Prevention of Swarming.

Mr. Hines, of Anamosa, had on exhibit a hive which he invented for the purpose. A twin bee hive. He manipulated the hive and frames, so as to keep down the swarming fever.

F. Coverdale-I let the bees swarm during the past Summer, and moved the old hive to one side, and about 14 inches forward. I bored a one-inch hole in the center of the old hive, and about 1⁄2 inch from the bottom-board. I placed a cone in the auger hole, then fastened up the entrance, and put the swarm on the old stand. All were elevated nearly as fast as the young bees became old enough to fly. When nearly all were hatched, part of the entrance was removed, the cone taken out, and the hole fastened up.


The evening session was very enjoyable. As those who were on the programme for the evening were not there, the time was occupied by discussions.

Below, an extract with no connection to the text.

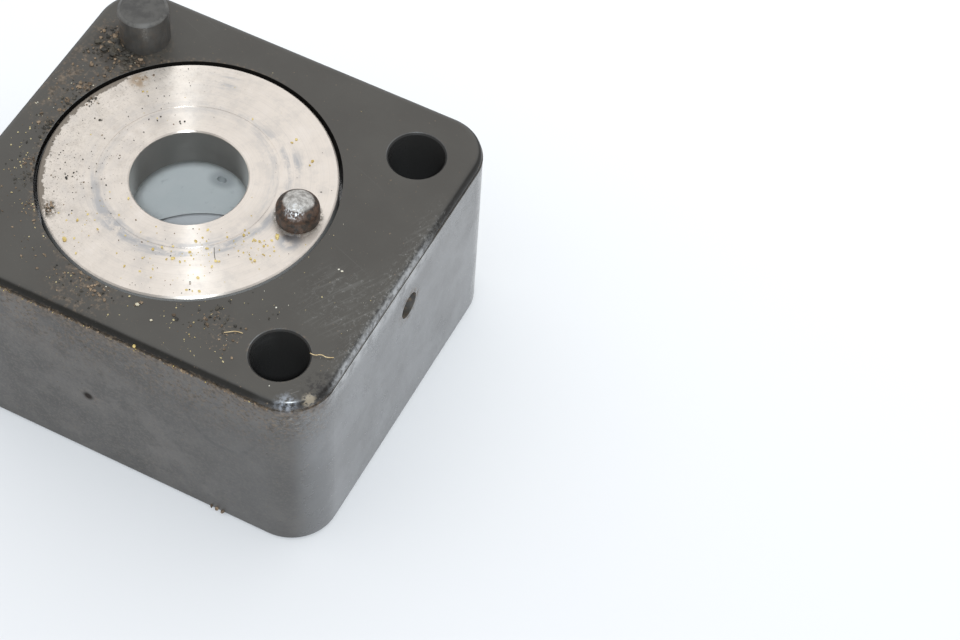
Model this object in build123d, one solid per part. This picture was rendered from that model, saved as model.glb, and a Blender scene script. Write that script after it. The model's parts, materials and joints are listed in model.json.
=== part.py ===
from build123d import *
import math
import os

# Rotary bearing block. A dark rectangular housing carries a flush aluminium
# drive disc on two thin-section ball bearings. The disc has a through bore and
# an eccentric drive pin, and the housing has a fixed stud, two corner bolt
# holes and a side screw that locks the upper bearing.
#
# Frame, in millimetres: the origin is on the disc's axis, in the plane of the
# housing's top face, at the mouth of the disc's bore. +Z goes up, out of the
# disc. +X goes to the long end of the housing, which has the bolt holes and the
# side screw.

# ---- Housing block ---------------------------------------------------------
block_height = 27.5            # along Z
front_wall = 4.0               # from the bearings to the front side
back_wall = 4.3                # from the bearings to the back side, beyond the stud
short_end_wall = 3.9           # from the bearings to the short end
long_end_wall = 9.5            # from the bearings to the long end
corner_radius = 5.6            # upright corners
top_edge_radius = 1.0          # rounded rim of the top face
rim_depth = 1.3                # the rim band, above the parting step
rim_step = 0.12                # how far the rim band stands in from the sides
base_chamfer = 0.4

# ---- Holes in the housing --------------------------------------------------
bolt_hole_diameter = 6.6       # clears an M6 screw
bolt_hole_from_long_end = 6.9
bolt_hole_spacing = 31.7
bolt_pair_offset = -0.6        # the pair's middle, along Y
bolt_hole_chamfer = 0.25
m4_tapped_diameter = 3.3
m4_hole_depth = 12.0           # of its full diameter
drill_tip_angle = 118.0        # degrees, at the bottom of the blind hole
m4_hole_from_short_end = 5.2
m4_hole_from_front = 7.3
side_screw_drop = 0.4          # its axis, below the upper bearing's middle
side_screw_offset = 0.6        # its axis, along Y
side_screw_length = 6.0
side_screw_clearance = 0.02    # radial, to the tapped hole
hex_socket_width = 2.0         # across the flats
hex_socket_depth = 2.0
side_screw_nose_diameter = 2.4
side_screw_nose_length = 0.8

# ---- Corner stud -----------------------------------------------------------
stud_diameter = 6.0
stud_height = 5.0              # above the top face
stud_shank_diameter = 5.0
stud_shank_length = 10.0
stud_chamfer = 0.4
stud_from_short_end = 7.0
stud_from_back = 6.9

# ---- Drive disc ------------------------------------------------------------
disc_overhang = 2.0            # radial, from the sleeve to the disc's rim
disc_gap = 0.45                # radial, between the disc and its recess
disc_rim_chamfer = 0.2
flange_thickness = 4.0
spigot_length = 1.5            # the part of the disc inside the sleeve
bore_diameter = 13.5
bore_chamfer = 0.15
face_groove_radius = 10.3      # the turned groove in the disc's face
face_groove_width = 0.5
face_groove_depth = 0.04

# ---- Drive pin -------------------------------------------------------------
pin_diameter = 5.0
pin_height = 3.1               # above the disc's face
pin_crown_radius = 3.2         # the domed end
pin_edge_radius = 0.8          # between the dome and the side
pin_shank_diameter = 4.0
pin_from_rim = 3.4             # its axis, in from the disc's rim
pin_angle = 4.2                # degrees from +X

# ---- Sleeve that carries the bearings --------------------------------------
sleeve_outer_diameter = 30.0
sleeve_wall = 2.0
sleeve_land = 0.7              # below its snap ring
grease_hole_diameter = 1.2
grease_hole_rise = 1.3         # its axis, above the lower bearing
grease_hole_angle = 106.6      # degrees from +X

# ---- Thin-section ball bearings, 30 x 37 x 4 -------------------------------
bearing_section = 3.5          # radial, from its bore to its outside
bearing_width = 4.0
track_depth = 0.2              # how deep each ball sits in each ring
ring_edge_chamfer = 0.15
ball_diameter = 2.0
ball_count = 24
race_clearance = 0.04          # radial, between a ball and its groove
cage_gap = 0.3                 # from the cage to each ring, radially
cage_land = 0.35               # above and below each ball
pocket_clearance = 0.05
shield_thickness = 0.15
shield_inset = 0.1             # from the bearing's face
shield_gap = 0.3               # from the shield to the inner ring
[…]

There was a heavy rain during the whole day, but the attendance was good.

Question Box.

Will it pay to melt up combs, or should they be saved for hiving swarms?

T. Hines-When such combs were used for swarms, they did not do as well as where nothing but starters were given them.

Mr. Bowman-I would use the surplus combs in new hives, and in building up worker-comb in old hives.

Mr. Kuebler-I agree with Mr. Bowman in a general way.

Mr. Bowman-I like 2 or 3 empty combs to hive swarms on.

A Member-Whenever the bees get their work ahead of the queen, look out for drone-comb. These 2 or 3 empty combs will do it.

D. Benton-Whenever my bees are hived on a full set of combs, or full sheets of foundation, much of the honey will be stored in the brood-chamber, crowding out the brood, making the colonies weaker to gather the Fall crop.

Mr. Hines offered several strong arguments to prove that bees cannot control the secretion of wax, though it was opposed by many.